Em meio a uma pandemia que impõe exigências sem precedentes aos cofres públicos e pode sobrecarregar a capacidade de financiamento dos mercados de títulos, alguns especialistas em política monetária acham que é hora de romper essa barreira.

“Independência não significa ter que dizer não a um pedido de monetização direta”, explica Willem Buiter, economista-chefe do Citigroup que já trabalhou no Banco da Inglaterra. “Significa poder dizer sim ou não."

Cheque especial do governo

Agora, na visão de Buiter, a resposta que faz sentido nas economias desenvolvidas é “sim”.

Enquanto despejam dinheiro na luta contra o vírus, as autoridades “não precisam se preocupar com o mercado de dívida soberana”, avalia ele. Os bancos centrais podem simplesmente comprar dívida diretamente dos governos, eliminando intermediários, “ou simplesmente colocar crédito na conta do Tesouro”.

Na semana passada, o Banco da Inglaterra parecia estar implementando esta última opção quando funcionou como cheque especial do governo e instigou o interesse dos observadores de bancos centrais.

O mecanismo já foi utilizado em tempos de guerra e, mais recentemente, após a crise de 2008. É uma medida temporária, segundo representantes do governo britânico.

‘Vão fazer’

Mas a história recente da política monetária é repleta de medidas paliativas introduzidas durante crises que se mostram difíceis de reverter.
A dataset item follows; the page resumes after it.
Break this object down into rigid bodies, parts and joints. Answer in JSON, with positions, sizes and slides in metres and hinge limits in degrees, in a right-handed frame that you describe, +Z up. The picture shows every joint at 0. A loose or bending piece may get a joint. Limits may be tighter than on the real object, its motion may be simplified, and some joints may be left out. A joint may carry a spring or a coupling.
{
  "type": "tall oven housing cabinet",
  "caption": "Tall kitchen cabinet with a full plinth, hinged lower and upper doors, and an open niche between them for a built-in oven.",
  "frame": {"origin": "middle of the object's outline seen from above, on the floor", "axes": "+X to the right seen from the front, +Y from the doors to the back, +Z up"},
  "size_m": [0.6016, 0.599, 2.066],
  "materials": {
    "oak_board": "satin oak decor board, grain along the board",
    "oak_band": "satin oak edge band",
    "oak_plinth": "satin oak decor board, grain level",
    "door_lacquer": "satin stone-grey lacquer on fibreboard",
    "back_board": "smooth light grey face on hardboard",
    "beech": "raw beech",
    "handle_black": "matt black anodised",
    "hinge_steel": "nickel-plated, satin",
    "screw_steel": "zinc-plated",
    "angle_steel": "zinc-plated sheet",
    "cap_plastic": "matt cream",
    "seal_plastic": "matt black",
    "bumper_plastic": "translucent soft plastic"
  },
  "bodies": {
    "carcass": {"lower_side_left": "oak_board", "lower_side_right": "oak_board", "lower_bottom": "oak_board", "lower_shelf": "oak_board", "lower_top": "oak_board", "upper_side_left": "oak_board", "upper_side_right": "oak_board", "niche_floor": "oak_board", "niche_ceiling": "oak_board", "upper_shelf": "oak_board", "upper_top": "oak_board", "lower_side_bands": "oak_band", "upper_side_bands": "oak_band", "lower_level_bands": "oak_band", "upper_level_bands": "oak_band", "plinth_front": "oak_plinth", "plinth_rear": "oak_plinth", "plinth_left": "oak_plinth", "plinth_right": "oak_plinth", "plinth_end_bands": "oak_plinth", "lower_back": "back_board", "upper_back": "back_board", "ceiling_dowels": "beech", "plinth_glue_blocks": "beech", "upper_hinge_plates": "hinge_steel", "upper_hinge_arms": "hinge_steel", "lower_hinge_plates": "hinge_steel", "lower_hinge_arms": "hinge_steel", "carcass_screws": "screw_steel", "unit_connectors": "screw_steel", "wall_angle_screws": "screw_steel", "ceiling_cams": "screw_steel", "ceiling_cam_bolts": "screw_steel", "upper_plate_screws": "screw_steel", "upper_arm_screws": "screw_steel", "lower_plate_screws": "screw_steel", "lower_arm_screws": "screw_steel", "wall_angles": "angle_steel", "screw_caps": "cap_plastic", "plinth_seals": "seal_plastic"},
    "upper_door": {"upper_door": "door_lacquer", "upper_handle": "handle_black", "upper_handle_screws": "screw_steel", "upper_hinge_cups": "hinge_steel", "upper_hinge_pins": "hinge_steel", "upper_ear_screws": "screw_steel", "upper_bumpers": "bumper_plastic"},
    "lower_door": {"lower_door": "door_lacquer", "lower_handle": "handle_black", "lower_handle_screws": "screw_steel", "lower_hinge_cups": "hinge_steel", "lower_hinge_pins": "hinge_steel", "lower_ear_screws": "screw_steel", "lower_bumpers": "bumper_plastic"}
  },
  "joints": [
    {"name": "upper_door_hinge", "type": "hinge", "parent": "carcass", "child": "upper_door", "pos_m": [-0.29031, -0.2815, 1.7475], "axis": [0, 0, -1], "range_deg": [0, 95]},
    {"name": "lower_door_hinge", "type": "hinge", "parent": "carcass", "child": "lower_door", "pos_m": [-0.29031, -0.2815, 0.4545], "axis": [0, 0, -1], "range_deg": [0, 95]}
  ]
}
E tendem a deixar as finanças do governo e do banco central mais entrelaçadas.

O banco central japonês, por exemplo, começou a acumular títulos do governo duas décadas atrás para combater a deflação. Atualmente, seu balanço patrimonial é maior do que o PIB, a instituição detém 43% dos títulos públicos em circulação e sua política de flexibilização quantitativa foi replicada em todo o mundo industrializado.

“O Banco do Japão enveredou por esse caminho no final da década de 1990 e todos nós seguimos seu exemplo”, afirma Russell Jones, sócio da Llewellyn Consulting, uma empresa de pesquisas de Londres. “Foi uma mudança progressiva. Estamos caminhando para o financiamento monetário explícito.”
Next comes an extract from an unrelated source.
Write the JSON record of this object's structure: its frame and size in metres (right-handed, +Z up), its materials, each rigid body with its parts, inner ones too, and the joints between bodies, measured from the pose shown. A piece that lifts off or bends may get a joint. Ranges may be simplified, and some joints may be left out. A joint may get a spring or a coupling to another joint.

Essa barreira pode ser quebrada em breve, segundo ele. Se a deterioração das economias continuar por causa da pandemia, “você verá bancos centrais que financiam diretamente seus governos, eles farão isso explicitamente, é só questão de tempo”.
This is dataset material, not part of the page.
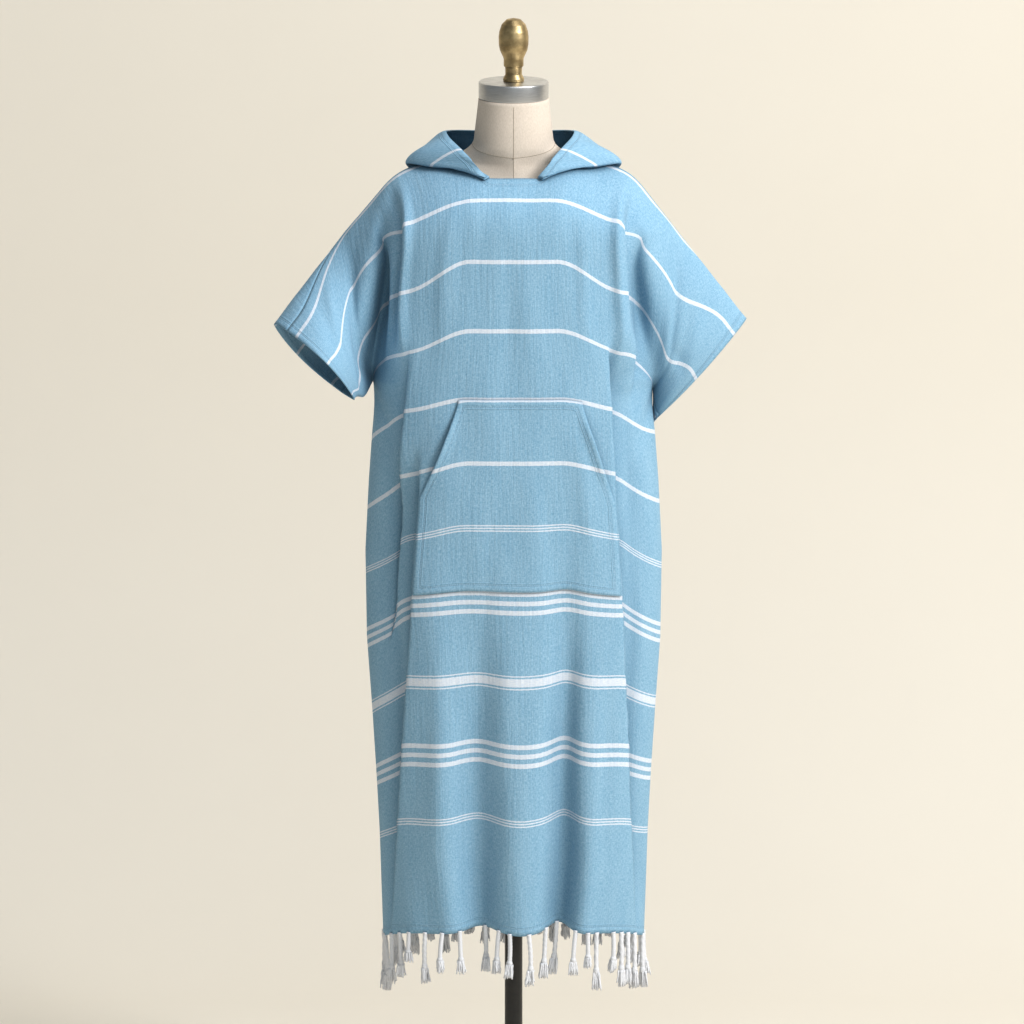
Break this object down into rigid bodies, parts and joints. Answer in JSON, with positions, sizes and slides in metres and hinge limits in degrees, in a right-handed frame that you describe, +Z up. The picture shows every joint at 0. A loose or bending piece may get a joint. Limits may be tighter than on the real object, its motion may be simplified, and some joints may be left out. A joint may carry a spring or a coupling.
{
  "type": "hooded bath poncho on dress form",
  "caption": "Sleeved hooded poncho of striped flat-woven towelling, with a kangaroo pocket and knotted fringe at its hem, hanging on a limbless dress form with a round base.",
  "frame": {"origin": "centre of the underside of the stand's base, on the floor", "axes": "+Z up along the pole; -Y is the garment's front; +X is the right side seen from the front"},
  "size_m": [0.6723, 0.38, 1.6343],
  "materials": {
    "towel_blue": "flat-woven heathered cotton with white stripes",
    "fringe_white": "twisted undyed cotton cord",
    "linen": "natural linen, stretched smooth",
    "brushed_steel": "brushed in circles",
    "brass": "antique, dull",
    "black_steel": "satin black"
  },
  "bodies": {
    "root": {"front_panel": "towel_blue", "back_panel": "towel_blue", "hood_left": "towel_blue", "hood_right": "towel_blue", "kangaroo_pocket": "towel_blue", "fringe_front": "fringe_white", "fringe_back": "fringe_white", "form_body": "linen", "neck_cap": "brushed_steel", "finial": "brass", "pole": "black_steel", "stand_base": "black_steel"}
  },
  "joints": []
}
A visão do economista-chefe da Bloomberg: “Na época da grande crise financeira, os bancos centrais podiam legitimamente argumentar que a compra de ativos era a busca de política monetária por outros meios, reduzindo os custos das captações de longo prazo para estimular a tomada de empréstimos pelo setor privado. Em 2020, não existe essa desculpa. Ainda não chegamos ao financiamento monetário de déficits fiscais. Mesmo assim, os governos serão os principais beneficiários das compras pelos bancos centrais.”